WRITTEN INSTRUCTION: Repeat the listing in full, word for word.

-- START DATASET RECORDS --

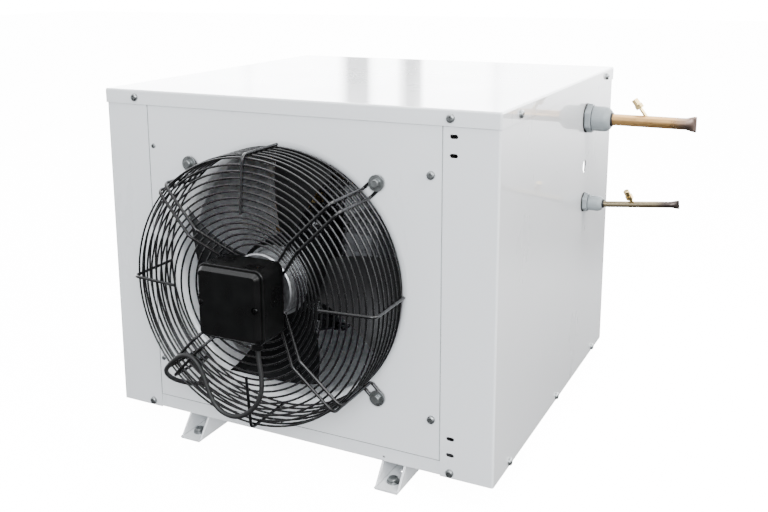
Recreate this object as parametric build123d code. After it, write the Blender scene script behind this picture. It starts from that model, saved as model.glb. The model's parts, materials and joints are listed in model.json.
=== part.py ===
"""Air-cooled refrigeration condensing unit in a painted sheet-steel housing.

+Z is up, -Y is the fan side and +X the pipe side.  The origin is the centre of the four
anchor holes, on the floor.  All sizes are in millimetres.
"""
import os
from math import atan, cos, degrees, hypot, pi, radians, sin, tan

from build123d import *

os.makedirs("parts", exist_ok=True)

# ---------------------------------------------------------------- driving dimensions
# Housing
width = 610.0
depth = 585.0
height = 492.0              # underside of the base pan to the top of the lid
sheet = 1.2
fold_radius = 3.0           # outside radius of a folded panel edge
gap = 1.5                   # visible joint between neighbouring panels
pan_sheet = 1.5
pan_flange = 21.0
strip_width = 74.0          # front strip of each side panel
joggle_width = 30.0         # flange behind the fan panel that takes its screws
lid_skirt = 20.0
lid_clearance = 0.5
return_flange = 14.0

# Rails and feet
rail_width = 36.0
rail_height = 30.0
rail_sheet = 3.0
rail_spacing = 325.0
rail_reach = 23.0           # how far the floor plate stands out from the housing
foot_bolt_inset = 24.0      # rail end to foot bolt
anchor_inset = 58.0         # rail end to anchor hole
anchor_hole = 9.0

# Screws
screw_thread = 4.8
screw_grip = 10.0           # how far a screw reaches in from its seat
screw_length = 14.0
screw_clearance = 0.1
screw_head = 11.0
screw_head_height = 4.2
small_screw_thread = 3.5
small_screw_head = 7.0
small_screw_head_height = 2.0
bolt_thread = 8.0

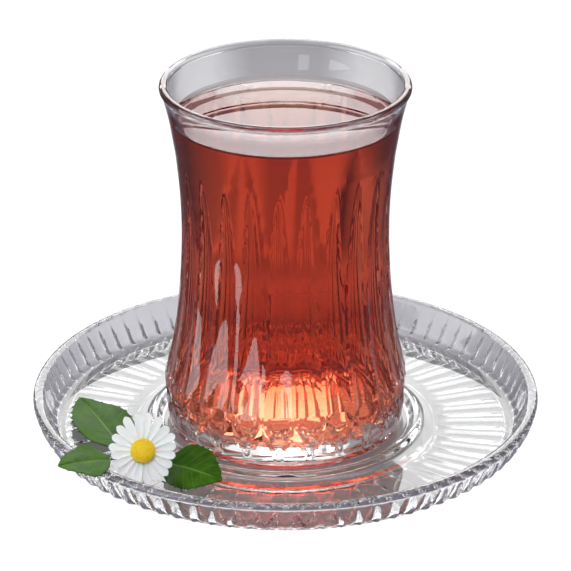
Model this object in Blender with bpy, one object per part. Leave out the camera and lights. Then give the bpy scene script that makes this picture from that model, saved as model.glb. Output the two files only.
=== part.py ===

-- END DATASET RECORDS --

TASK RESPONSE:
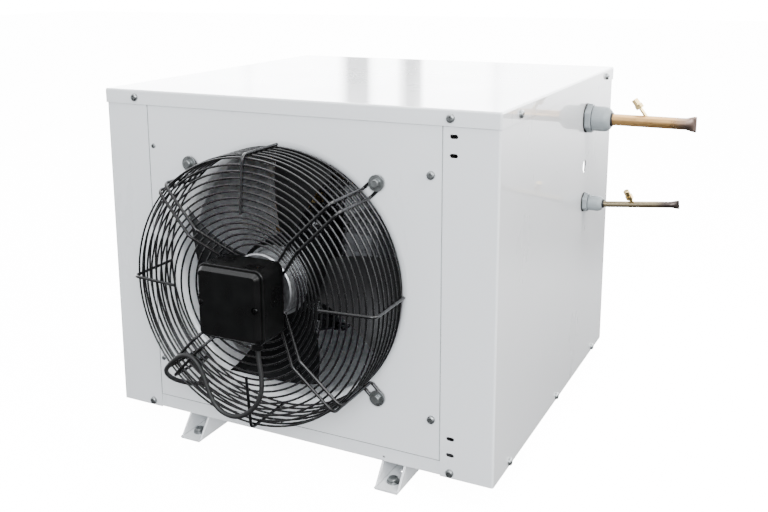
Recreate this object as parametric build123d code. After it, write the Blender scene script behind this picture. It starts from that model, saved as model.glb. The model's parts, materials and joints are listed in model.json.
=== part.py ===
"""Air-cooled refrigeration condensing unit in a painted sheet-steel housing.

+Z is up, -Y is the fan side and +X the pipe side.  The origin is the centre of the four
anchor holes, on the floor.  All sizes are in millimetres.
"""
import os
from math import atan, cos, degrees, hypot, pi, radians, sin, tan

from build123d import *

os.makedirs("parts", exist_ok=True)

# ---------------------------------------------------------------- driving dimensions
# Housing
width = 610.0
depth = 585.0
height = 492.0              # underside of the base pan to the top of the lid
sheet = 1.2
fold_radius = 3.0           # outside radius of a folded panel edge
gap = 1.5                   # visible joint between neighbouring panels
pan_sheet = 1.5
pan_flange = 21.0
strip_width = 74.0          # front strip of each side panel
joggle_width = 30.0         # flange behind the fan panel that takes its screws
lid_skirt = 20.0
lid_clearance = 0.5
return_flange = 14.0

# Rails and feet
rail_width = 36.0
rail_height = 30.0
rail_sheet = 3.0
rail_spacing = 325.0
rail_reach = 23.0           # how far the floor plate stands out from the housing
foot_bolt_inset = 24.0      # rail end to foot bolt
anchor_inset = 58.0         # rail end to anchor hole
anchor_hole = 9.0

# Screws
screw_thread = 4.8
screw_grip = 10.0           # how far a screw reaches in from its seat
screw_length = 14.0
screw_clearance = 0.1
screw_head = 11.0
screw_head_height = 4.2
small_screw_thread = 3.5
small_screw_head = 7.0
small_screw_head_height = 2.0
bolt_thread = 8.0

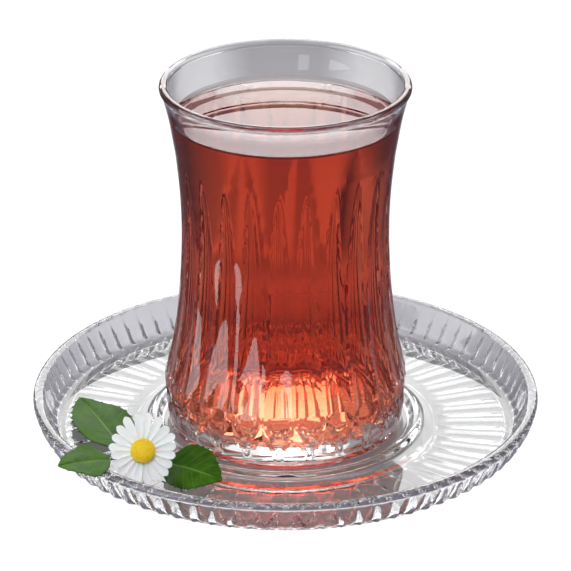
Model this object in Blender with bpy, one object per part. Leave out the camera and lights. Then give the bpy scene script that makes this picture from that model, saved as model.glb. Output the two files only.
=== part.py ===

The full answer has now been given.